TEN YEARS POST-THERASENSE: CLOSING THE GAP BETWEEN WALKER PROCESS FRAUD AND INEQUITABLE CONDUCT
By Anne Y. Brody and Elisabeth Ponce1
Prior to 2011, inequitable conduct (a defense to a patent infringement claim) was considered and analyzed as a lesser charge than Walker Process fraudâan antitrust claim alleging unlawful monopolization through the enforcement of a patent obtained by fraud on the Patent Office. That distinction began to change, in practice, in 2011, when the Federal Circuit responded to an "absolute plague" of "charging inequitable conduct in almost every major patent case" by issuing Therasense, Inc. v. Becton, Dickinson & Co.2 The post-Therasense decade has crystallized that, although minor differences remain in the application of the two charges, the showing required for proving inequitable conduct and the fraud component of Walker Process liability "seems to be ‘nearly identical.’"3 Indeed, today’s courts largely treat Walker Process and inequitable conduct claims equivalently.

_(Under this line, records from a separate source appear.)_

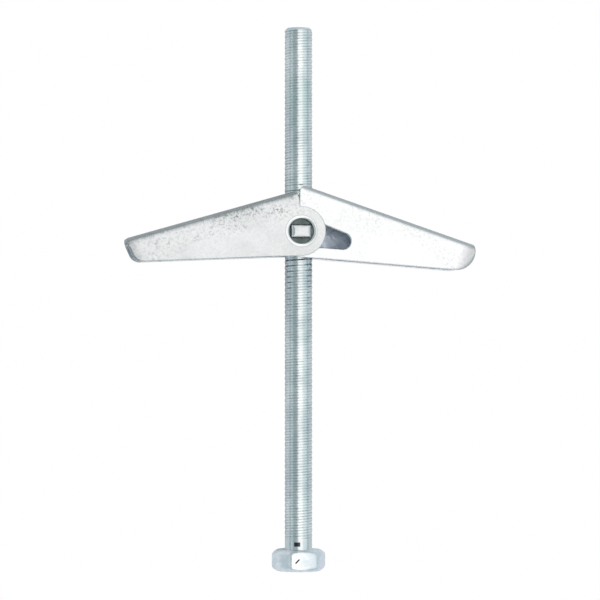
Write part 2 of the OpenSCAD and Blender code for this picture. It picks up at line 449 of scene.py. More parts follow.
class Skin:
    """The folded sheet of a wing, by places s along it.

    s runs up the inner wall, over the web and down the outer wall.
    """

    def __init__(self, web_h):
        self.wall = web_h - BEND_R
        self.in_end = self.wall + BEND
        self.out_start = self.in_end + WEB_FLAT
        self.out_end = self.out_start + BEND
        self.span = self.out_end + self.wall

    def outer(self, s):
        """Outer skin at each place s: points (height, across) and outward normals."""
        s = np.asarray(s, float)
        turn = np.clip((s - self.wall) / MID_R, 0, TURN)
        turn = turn + np.clip((s - self.out_start) / MID_R, 0, TURN)
        normal = np.stack([np.sin(turn), np.cos(turn)], axis=-1)
        across = np.where(s < self.in_end, INNER_BACK - BEND_R, BEND_R - OUTER_BACK)
        point = np.stack([np.full_like(s, self.wall), across], axis=-1) + BEND_R * normal
        inner_wall = np.stack([s, np.full_like(s, INNER_BACK)], axis=-1)
        point = np.where((s < self.wall)[..., None], inner_wall, point)
        web_across = INNER_BACK - BEND_R - (s - self.in_end)
        web = np.stack([np.full_like(s, self.wall + BEND_R), web_across], axis=-1)
        on_web = ((s >= self.in_end) & (s < self.out_start))[..., None]
        point = np.where(on_web, web, point)
        outer_wall = np.stack([self.span - s, np.full_like(s, -OUTER_BACK)], axis=-1)
        return np.where((s >= self.out_end)[..., None], outer_wall, point), normal

    def fold(self, points, depth):
        """Takes blank points (x, s), at a depth under the outer skin, to the folded wing."""
        points = np.asarray(points, float)
        skin, normal = self.outer(points[:, 1])
        place = skin - np.asarray(depth)[..., None] * normal
        return np.column_stack([points[:, 0], place])

    def web_place(self, across):
        """The place s on the web at a distance across from the middle plane."""
        return self.in_end + INNER_BACK - BEND_R - across

    def wall_place(self, heights, outer):
        """The places s of heights on the outer or the inner wall, over its bend."""
        bend = self.wall + np.linspace(0, BEND, 40)
        over = self.outer(bend)[0][:, 0]
        place = np.where(heights <= self.wall, heights, np.interp(heights, over, bend))
        return self.span - place if outer else place


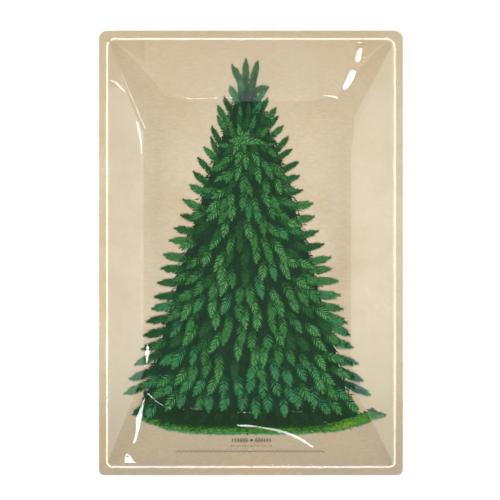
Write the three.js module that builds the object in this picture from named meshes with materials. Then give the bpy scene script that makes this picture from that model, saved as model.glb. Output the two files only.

The continual harmonization of these two charges recently culminated in Complete Genomics, Inc. v. Illumina, Inc., where the court suggested that a finding of inequitable conduct in an earlier patent case may have preclusive effect and may narrow or focus the issues in a later, separate antitrust Walker Process case.4 This emerging trend will likely have a significant impact in future patent and antitrust cases.
This article discusses recent case developments that illustrate the continual harmonization of the inequitable conduct and Walker Process fraud charges, and it analyzes both parties’ arguments and the courts’ opinions. Lastly, it examines whether the doctrine of infectious unenforceability has any role to play in proving Walker Process fraud and other antitrust theories.